System

The server & its API

A deliberately blind router written in Rust. It verifies signatures, moves ciphertext, and keeps no request logs — there is no logging layer mounted at all.

The server is a blind mailroom. It can check that a request is properly signed and hand off sealed envelopes, but it can’t read them, and it doesn’t keep a diary of who came and went. There are two ways in: a normal session key once you’re logged in, and — for the few public lookups — a puzzle instead of an ID check.

Rust + Axum + Tokio. The router mounts CORS (fail-closed allowlist) and label-free metrics but no tracing/logging layer, by design. Auth is either a 24h HMAC session token (header X-Privex-Auth) proven by a hybrid signature, or a PoW-gated public endpoint where a single-use proof replaces IP identity. A prekey bundle is never returned without a KT proof.

Routes & backing stores
session auth vs PoW-gated public endpoints
PoW-gated public session auth WebSocket store
Figure. The relay crate (onion/Sphinx) is a Phase-2 skeleton and the Nym worker is a stub today; Phase 1 runs over direct WSS.

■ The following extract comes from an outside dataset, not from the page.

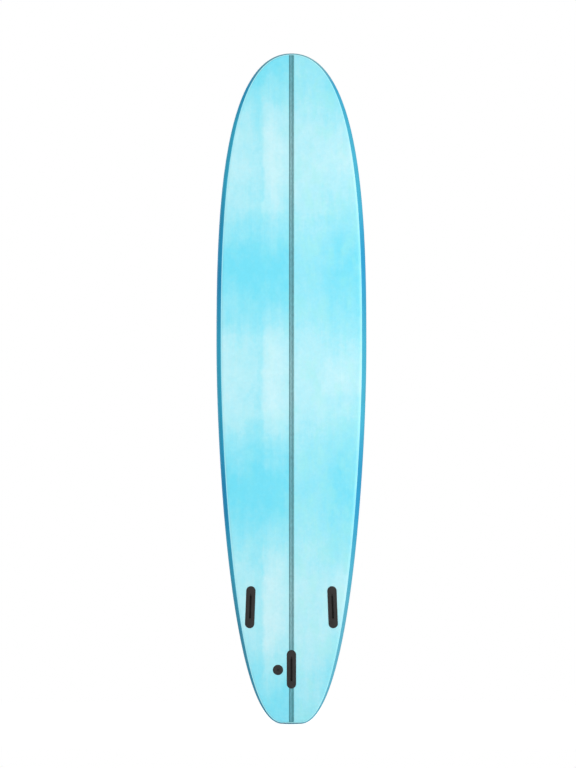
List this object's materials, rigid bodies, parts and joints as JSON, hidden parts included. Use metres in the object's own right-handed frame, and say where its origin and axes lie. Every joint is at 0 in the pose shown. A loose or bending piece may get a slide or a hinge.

The guarantees baked into the routes

  • /auth/verify returns a single generic 401 and runs dummy-key work for absent users — no timing oracle.
  • A prekey bundle is never returned without a Key Transparency inclusion proof; one OPK is consumed atomically.
  • WebSocket auth uses a single-use Redis ticket in Sec-WebSocket-Protocol, never a query string.
  • /health/ready sheds the pod (503) when Postgres, Redis, or the object store is unreachable.
  • Online presence lives only in a RAM map, cleared on disconnect — never written to disk.